As a child, I spent hours looking at Brian Froud and Alan Lee’s Faeries.6 Their “field guide” and history of the fae sparked my fascination with magical creatures and their worlds. It inspired me to read such fantasy classics as The Lion, the Witch and the Wardrobe and The Fellowship of the Ring. I would play in the forest behind my house with my senses on high alert in order to catch a glimpse of a fairy or a snippet of her song. As an adult, I discovered the works of Arthur Rackham, and immediately saw how his illustrations had influenced and inspired Froud and Lee.

I was thrilled to have won the Bechtel fellowship, which would give me the opportunity to browse first-edition books illustrated by Rackham at my leisure. I would be able to see firsthand the works that had such a huge impact on Froud and Lee, whose own work had held me in thrall as a child. I was in awe at the fortuity of going to the source of my enthrallment with enchanted creatures and magical worlds.

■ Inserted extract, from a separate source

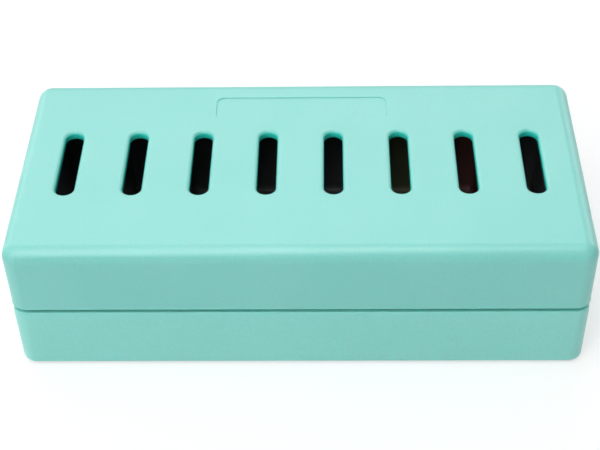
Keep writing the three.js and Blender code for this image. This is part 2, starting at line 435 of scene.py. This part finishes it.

During my time at the Baldwin Library, I learned that the preservation of historical children’s books is a vital necessity. It enabled me, as the librarian I am today and as the child who searched for fairies in the forest, to see the strong interconnection between illustrations dating back more than a century and modern works. Rackham’s illustrations, relevant after all these years, are still featured in many children’s books in public libraries all over the world.

Today’s children will become the new generation of readers who seek to immerse themselves in books that will transport them to enchanted worlds. They will walk in the forest, eager to hear a fairy’s melody or see the flash of her glimmering wings. &

References

  1. James Hamilton, Arthur Rackham, A Life with Illustration (London: Pavilion, 2010), 99–100.
  2. Ibid, 79.
  3. Friedrich de la Motte Fouqué, Undine (London: Heinemann, 1909).
  4. Richard Wagner (tr. Margaret Armour), The Rhinegold and the Valkyrie (London: Heinemann, 1910); Richard Wagner (tr. Margaret Armour), Siegfried and the Twilight of the Gods (London: Heinemann, 1911).
  5. William Shakespeare, A Midsummer Night’s Dream (London: Heinemann, 1908).
  6. Brian Froud and Alan Lee, Faeries (New York: Abrams, 1978).